Haiti’s rate of inflation was more than 15 percent last year and its currency continues to drop against the dollar. A shortage of gasoline and diesel is developing because of the government’s inability to pay the company that has been importing them from the US since Haiti’s participation in the PetroCaribe program. More protests against austerity and corruption are planned in February.
The big bourgeoisie has come out publicly against Moïse, with Reginald Boulos criticizing him for having voted against Venezuela’s membership in the Organization of American States and Dimitri Vorbe of Sogener telling the TV program “Haïti, sa k ap kwit” that “the state needs to be organized to create all the conditions needed to promote the functioning of businesses in Haiti, which would allow them to make money, but also to give it to the state (in taxes).”
On January 14, protests occurred in the commune of Lascahobas after months of electricity rationing.
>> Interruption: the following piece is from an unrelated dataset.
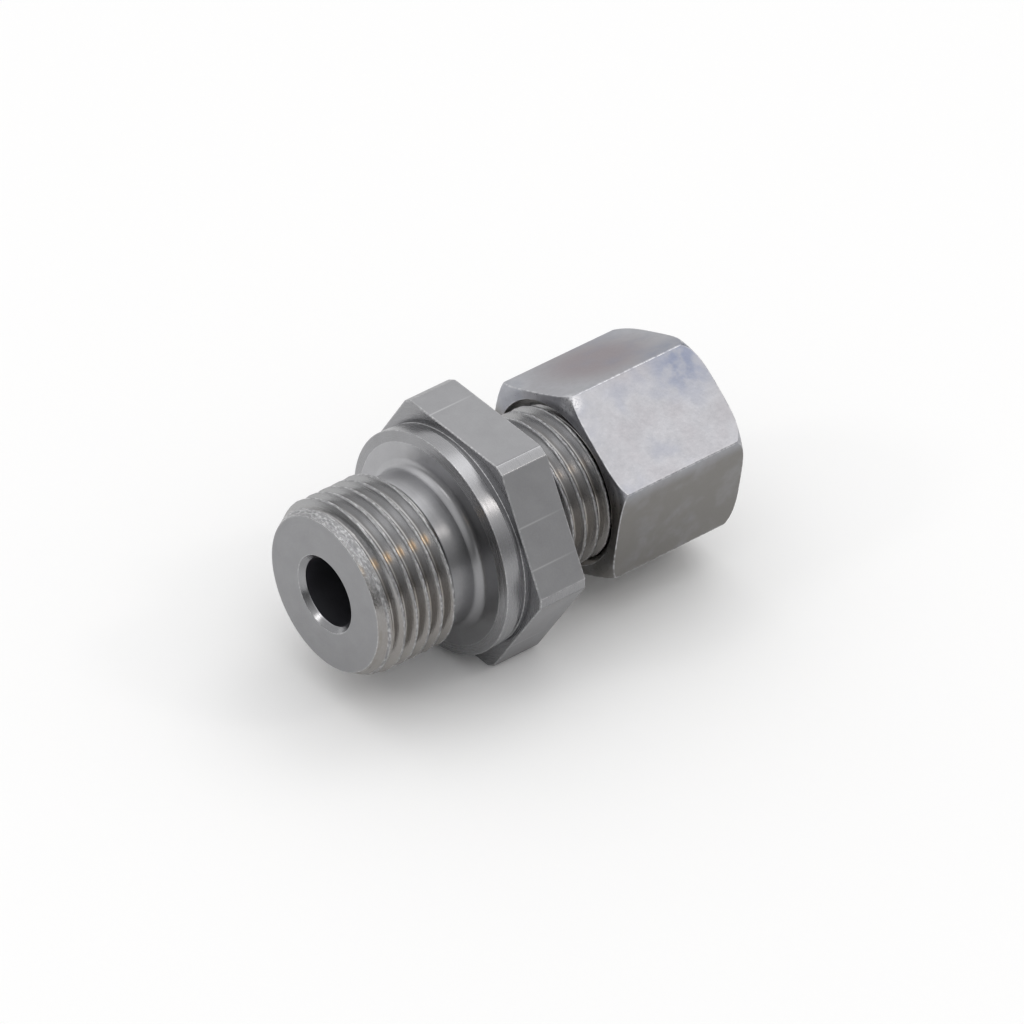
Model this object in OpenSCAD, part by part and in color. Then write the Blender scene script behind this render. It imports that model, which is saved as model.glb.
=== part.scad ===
// Straight male stud fitting with a cone seat, a cutting ring and a union nut.
// The axis is X. The origin is on the axis in the plane of the sealing face:
// the stud points to -X, the tube end to +X, and a flat of the hexagon faces up.

/* [Stud end] */
// Major diameter of the stud thread
stud_d = 18; // [16.5:0.25:20]
// Length from the sealing face to the end of the stud
stud_len = 12.6; // [9:0.2:18]
// Radial height of the lead-in chamfer at the stud's end
stud_chamfer = 1.05; // [0.4:0.05:1.4]
// Angle of that chamfer, from the axis
stud_chamfer_angle = 30; // [20:5:45]
// Depth of the thread relief below the thread's crest
relief_depth = 1.15; // [0.9:0.05:1.6]
// Length of the thread relief, from the last thread to the sealing face
relief_len = 4.1; // [2.6:0.1:5]
// Radius of the fillet between the relief and the sealing face
relief_fillet = 0.9; // [0.5:0.1:1.2]

/* [Collar] */
// Diameter of the collar
collar_d = 23; // [21.5:0.25:24]
// Thickness of the collar at its rim
collar_w = 1.9; // [1.6:0.1:3]
// Radial width of the shallow bevel round the sealing face
bevel_w = 1.1; // [0.4:0.1:1.6]
// Height of that bevel along the axis
bevel_h = 0.2; // [0.05:0.05:0.4]
// Small chamfer on the rim's rear edge
rim_chamfer = 0.1; // [0.05:0.05:0.15]
// Width of the neck between the collar and the hexagon
neck_w = 0.6; // [0.4:0.1:1.5]
// Depth of the neck below the collar's rim
neck_depth = 0.2; // [0.15:0.05:0.6]

/* [Hexagon of the body] */
// Size across the flats of the body's hexagon
hex_af = 24; // [22:0.5:27]
// Length of the hexagon along the axis
hex_w = 5.5; // [4:0.25:10]
// Radial height that is turned off the hexagon's sharp corners
hex_corner = 0.3; // [0.1:0.05:0.6]

/* [Bore] */
// Diameter of the flow bore
bore_d = 7; // [4:0.25:8]
// Size of the countersink where the bore meets the stud's end
bore_chamfer = 0.52; // [0.2:0.02:0.8]

/* [Tube end] */
// Outside diameter of the tube that the fitting takes
tube_d = 10; // [9.5:0.1:10.4]
// Major diameter of the thread for the union nut
end_thread_d = 16; // [15.5:0.25:17]
// Length from the hexagon to the end of the body
end_len = 12.4; // [11:0.2:18]
// Width of the groove beside the hexagon where the thread runs out
groove_w = 1.8; // [1:0.1:2.6]
// Depth of that groove below the thread's crest
groove_depth = 1; // [0.6:0.05:1.3]
// Size of the chamfer on the thread's free end
end_chamfer = 0.7; // [0.3:0.05:0.9]
// Full angle of the cone seat
cone_angle = 24; // [22:0.5:26]
// Diameter of the cone seat at its mouth
mouth_d = 12.3; // [12:0.1:13]
// Depth of the tube's stop below the mouth
socket_depth = 7; // [6.6:0.1:9]
// Radial clearance round the tube in its socket
socket_clear = 0.05; // [0.03:0.01:0.1]

/* [Cutting ring] */
// Length of the ring
ring_len = 9.8; // [8.8:0.1:10.6]
// Wall of the ring at its cutting tip
ring_tip_wall = 0.5; // [0.4:0.05:0.6]
// Half angle of the ring's nose
ring_nose_angle = 8; // [5:0.5:10]
// Diameter of the ring's stop collar
ring_collar_d = 13; // [12.8:0.1:13.4]
// Radial clearance between the ring's edges and the tube
ring_clear = 0.06; // [0.05:0.01:0.1]
// Distance from the first cutting edge to the second
edge_pitch = 1.8; // [1.4:0.1:2.4]
// Depth of the relief behind each cutting edge
edge_relief = 0.22; // [0.1:0.02:0.3]
// Radial wall left at the ring's rear end
ring_rear_wall = 0.45; // [0.3:0.05:0.6]

/* [Union nut] */
// Size across the flats of the nut
nut_af = 18.8; // [18.5:0.1:21]
// Length of the nut
nut_len = 15.5; // [14.6:0.1:18]
// Turn of the nut's hexagon about the axis when hand-tight, in degrees
nut_angle = 6.4; // [0:0.2:60]
// Depth of the tube hole's inner end below the nut's front face
nut_shoulder = 12.45; // [11.8:0.05:13.4]
// Diameter of the flat face that the rounding leaves in front
nut_front_d = 18.4; // [17.8:0.1:18.6]
// Diameter of the flat face that the rounding leaves at the rear
nut_rear_d = 18.4; // [16:0.1:18.6]
// Length of the rounding over the front corners
nut_front_round = 0.95; // [0.5:0.05:1.5]
// Length of the rounding over the rear corners
nut_rear_round = 1.9; // [0.8:0.1:2.6]
// Length of the nut's internal thread
nut_thread_len = 9.4; // [7:0.1:10]
// Height of the nut's internal thread, below its major diameter
nut_thread_depth = 0.8; // [0.7:0.05:1]
// Size of the chamfer at the mouth of the nut's thread
nut_mouth_chamfer = 0.5; // [0.2:0.05:0.6]
// Size of the chamfer round the tube hole at the nut's rear face
nut_hole_chamfer = 0.4; // [0.2:0.05:0.8]

/* [Fits] */
// Radial running clearance between the two threads
thread_clear = 0.05; // [0.03:0.01:0.1]
// Axial gap that hand-tightening leaves at each end of the ring
seat_gap = 0.06; // [0.04:0.01:0.1]
// Radial clearance between the tube and the nut's tube hole
nut_hole_clear = 0.15; // [0.1:0.01:0.3]

/* [Hidden] */

$fn = 96;
STEEL = [0.56, 0.56, 0.57];
ZINC = [0.72, 0.72, 0.74];
DARK_STEEL = [0.42, 0.43, 0.44];
// Overlap of a cut past the face that it opens
CUT = 1;
// Height of the nut's rounding past the hexagon's corners, which keeps them sharp
PAST_CORNER = 0.05;
// Angle between the points of a rounded end
ROUND_STEP = 15;

// Stations along the axis, in the order of the body's features
stud_end_x = -stud_len;
collar_x = collar_w;
hex_x = collar_x + neck_w;
hex_end_x = hex_x + hex_w;
end_x = hex_end_x + end_len;

// Radii of the body
stud_r = stud_d / 2;
relief_r = stud_r - relief_depth;
collar_r = collar_d / 2;
seal_r = collar_r - bevel_w;
neck_r = collar_r - neck_depth;
hex_r = hex_af / 2 / cos(30);
end_r = end_thread_d / 2;
groove_r = end_r - groove_depth;
bore_r = bore_d / 2;
socket_r = tube_d / 2 + socket_clear;
mouth_r = mouth_d / 2;
cone_slope = tan(cone_angle / 2);

// The ring sits where its tip meets the cone seat
ring_edge_r = tube_d / 2 + ring_clear;
ring_tip_r = ring_edge_r + ring_tip_wall;
ring_collar_r = ring_collar_d / 2;
ring_rear_r = ring_edge_r + ring_rear_wall;
ring_x = end_x - (mouth_r - ring_tip_r) / cone_slope + seat_gap;
ring_end_x = ring_x + ring_len;

// The nut sits where its 45 degree shoulder meets the ring's rear end
nut_hole_r = tube_d / 2 + nut_hole_clear;
nut_thread_r = end_r + thread_clear;
nut_r = nut_af / 2 / cos(30);
nut_x = ring_end_x + seat_gap - (nut_shoulder - (ring_rear_r - nut_hole_r));
// The ring's chamber goes on at the minor radius of the nut's thread
nut_chamber_r = nut_thread_r - nut_thread_depth;

// Solid of revolution about X through points given as [x, radius].
module turned(points) {
    rotate([0, 90, 0])
        rotate_extrude()
            polygon([for (p = points) [p[1], p[0]]]);
}

// Hexagonal bar along X; at turn 0 two of its corners point up and down.
module hex_bar(r, x0, x1, turn) {
    translate([x0, 0, 0])
        rotate([0, 90, 0])
            rotate([0, 0, turn])
                cylinder(r = r, h = x1 - x0, $fn = 6);
}

// Stud from its chamfered end to the thread relief, running on inside the collar.
module stud() {
    turned([
        [stud_end_x, 0],
        [stud_end_x, stud_r - stud_chamfer],
        [stud_end_x + stud_chamfer / tan(stud_chamfer_angle), stud_r],
        [-relief_len, stud_r],
        [-relief_len + relief_depth / 2, relief_r],
        [collar_x, relief_r],
        [collar_x, 0]
    ]);
}

// Collar with the flat sealing face, the bevel round it and the neck behind it.
module collar() {
    turned([
        [0, 0],
        [0, seal_r],
        [bevel_h, collar_r],
        [collar_x - rim_chamfer, collar_r],
        [collar_x, collar_r - rim_chamfer],
        [collar_x, neck_r],
        [hex_x + CUT, neck_r],
        [hex_x + CUT, 0]
    ]);
}

// Fillet in the corner between the relief and the sealing face.
module relief_foot() {
    rotate([0, 90, 0])
        rotate_extrude()
            difference() {
                translate([bore_r, -relief_fillet])
                    square([relief_r + relief_fillet - bore_r, relief_fillet + CUT]);
                translate([relief_r + relief_fillet, -relief_fillet])
                    circle(r = relief_fillet);
            }
}

// Hexagon with its sharp corners turned down.
module body_hexagon() {
    intersection() {
        hex_bar(hex_r, hex_x, hex_end_x, 30);
        turned([
            [hex_x - CUT, 0],
            [hex_x - CUT, hex_r - hex_corner],
            [hex_end_x + CUT, hex_r - hex_corner],
            [hex_end_x + CUT, 0]
        ]);
    }
}

// Threaded tube end with the run-out groove beside the hexagon.
module tube_end() {
    turned([
        [hex_end_x - CUT, 0],
        [hex_end_x - CUT, groove_r],
        [hex_end_x + groove_w, groove_r],
        [hex_end_x + groove_w + groove_depth / 2, end_r],
        [end_x - end_chamfer, end_r],
        [end_x, end_r - end_chamfer],
        [end_x, 0]
    ]);
}

// Flow bore with its countersink, the tube's socket and the cone seat.
module body_bores() {
    turned([
        [stud_end_x - CUT, 0],
        [stud_end_x - CUT, bore_r + bore_chamfer + CUT],
        [stud_end_x + bore_chamfer, bore_r],
        [end_x - socket_depth, bore_r],
        [end_x - socket_depth, socket_r],
        [end_x - (mouth_r - socket_r) / cone_slope, socket_r],
        [end_x + CUT, mouth_r + CUT * cone_slope],
        [end_x + CUT, 0]
    ]);
}

// Body of the fitting, turned from one hexagonal bar.
module stud_body() {
    color(STEEL)
        difference() {
            union() {
                stud();
                collar();
                relief_foot();
                body_hexagon();
                tube_end();
            }
            body_bores();
        }
}

// Ring with two inner cutting edges, a stop collar and a 45 degree rear end.
module cutting_ring() {
    nose_end_x = end_x + 2 * seat_gap;
    nose_r = ring_tip_r + (nose_end_x - ring_x) * tan(ring_nose_angle);
    relief = ring_edge_r + edge_relief;
    rear_chamfer = ring_collar_r - ring_rear_r;
    bore_rear_r = ring_edge_r + seat_gap / 2;
    color(DARK_STEEL)
        turned([
            [ring_x, ring_edge_r],
            [ring_x, ring_tip_r],
            [nose_end_x, nose_r],
            [nose_end_x, ring_collar_r],
            [ring_end_x - rear_chamfer, ring_collar_r],
            [ring_end_x, ring_rear_r],
            [ring_end_x, bore_rear_r],
            [ring_x + 2 * edge_pitch, bore_rear_r],
            [ring_x + 2 * edge_pitch - edge_relief, relief],
            [ring_x + edge_pitch + 2 * edge_relief, relief],
            [ring_x + edge_pitch, ring_edge_r],
            [ring_x + edge_pitch, relief],
            [ring_x + 2 * edge_relief, relief]
        ]);
}

// Rounding from a flat face of radius face_r at face_x up to outer_r, as [x, radius].
function rounded_end(face_x, face_r, round_len, outer_r) =
    [for (turn = [0 : ROUND_STEP : 90])
        [face_x + round_len * (1 - cos(turn)), face_r + (outer_r - face_r) * sin(turn)]];

// Outer form of the nut: a hexagon with both ends rounded by turning.
module nut_outside() {
    nut_end_x = nut_x + nut_len;
    outer_r = nut_r + PAST_CORNER;
    front = rounded_end(nut_x, nut_front_d / 2, nut_front_round, outer_r);
    rear = rounded_end(nut_end_x, nut_rear_d / 2, -nut_rear_round, outer_r);
    intersection() {
        hex_bar(nut_r, nut_x, nut_end_x, nut_angle);
        turned(concat(
            [[nut_x, 0]],
            front,
            [for (i = [len(rear) - 1 : -1 : 0]) rear[i]],
            [[nut_end_x, 0]]
        ));
    }
}

// Space inside the nut: thread, ring chamber, 45 degree shoulder and tube hole.
module nut_inside() {
    shoulder_x = nut_x + nut_shoulder;
    nut_end_x = nut_x + nut_len;
    turned([
        [nut_x - CUT, 0],
        [nut_x - CUT, nut_thread_r + nut_mouth_chamfer + CUT],
        [nut_x + nut_mouth_chamfer, nut_thread_r],
        [nut_x + nut_thread_len, nut_thread_r],
        [nut_x + nut_thread_len, nut_chamber_r],
        [shoulder_x - (nut_chamber_r - nut_hole_r), nut_chamber_r],
        [shoulder_x, nut_hole_r],
        [nut_end_x - nut_hole_chamfer, nut_hole_r],
        [nut_end_x + CUT, nut_hole_r + nut_hole_chamfer + CUT],
        [nut_end_x + CUT, 0]
    ]);
}

// Union nut that draws the ring into the cone seat.
module union_nut() {
    color(ZINC)
        difference() {
            nut_outside();
            nut_inside();
        }
}

stud_body();
cutting_ring();
union_nut();
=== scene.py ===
"""Straight male stud fitting: a turned steel body, its cutting ring and the union nut.

The axis of the fitting is X. The sealing face of the collar lies at x = 0, the stud
points to -X and one flat of the body's hexagon faces up. Lengths are in metres.
"""

import math
from collections import namedtuple

import bpy
import numpy as np
from bpy.props import FloatProperty, FloatVectorProperty, PointerProperty
from mathutils import Matrix, Vector


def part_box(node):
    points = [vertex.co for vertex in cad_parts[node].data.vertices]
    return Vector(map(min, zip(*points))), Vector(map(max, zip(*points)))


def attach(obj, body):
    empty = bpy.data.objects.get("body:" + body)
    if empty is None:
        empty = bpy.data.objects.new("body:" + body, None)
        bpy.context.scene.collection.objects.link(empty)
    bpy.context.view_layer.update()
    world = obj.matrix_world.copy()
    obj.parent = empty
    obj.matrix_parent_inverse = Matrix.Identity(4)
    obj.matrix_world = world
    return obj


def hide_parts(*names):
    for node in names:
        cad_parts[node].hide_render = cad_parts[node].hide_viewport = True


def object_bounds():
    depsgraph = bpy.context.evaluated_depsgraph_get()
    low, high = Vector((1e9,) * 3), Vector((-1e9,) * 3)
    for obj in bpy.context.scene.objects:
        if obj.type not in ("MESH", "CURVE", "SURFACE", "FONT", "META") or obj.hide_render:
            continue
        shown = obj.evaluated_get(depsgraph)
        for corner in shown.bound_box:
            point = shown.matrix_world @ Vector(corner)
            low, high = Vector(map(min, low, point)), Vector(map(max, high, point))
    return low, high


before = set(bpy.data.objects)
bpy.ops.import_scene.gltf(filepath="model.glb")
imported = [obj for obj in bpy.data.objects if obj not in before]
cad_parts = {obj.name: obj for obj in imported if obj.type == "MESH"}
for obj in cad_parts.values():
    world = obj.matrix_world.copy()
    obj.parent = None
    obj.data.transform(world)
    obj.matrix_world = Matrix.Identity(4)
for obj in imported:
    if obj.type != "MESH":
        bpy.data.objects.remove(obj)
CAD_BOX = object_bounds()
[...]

After the protesters blocked traffic with barricades, police from the Departmental Unit for the Maintenance of Order (UDMO) fired live ammunition, killing at least two. One of the victims was shot in the heart.
In December the offices of Radio Kiskeya, known for its political reporting since 1994, burned to the ground after a fire spread from the building next door. Liliane Pierre-Paul, one of its founders, had survived torture and exile by the Duvalier regime in the 1980s. In 2015, at a time when the station was critical of then-president Michel Martelly, an unidentified person fired shots at the station.
In the weeks following the fire, which destroyed not just the station but its archives as well, criticism of the government’s response was limited to the underfunding of firefighters, who took more than an hour to respond. However, Le Nouvelliste reported this week that Pierre-Paul and Director General Jean Marvell Dandin filed a lawsuit on January 18 demanding that the court investigate whether the fire was set. The suit also asks the judge to determine whether the firefighters were delayed deliberately by the government.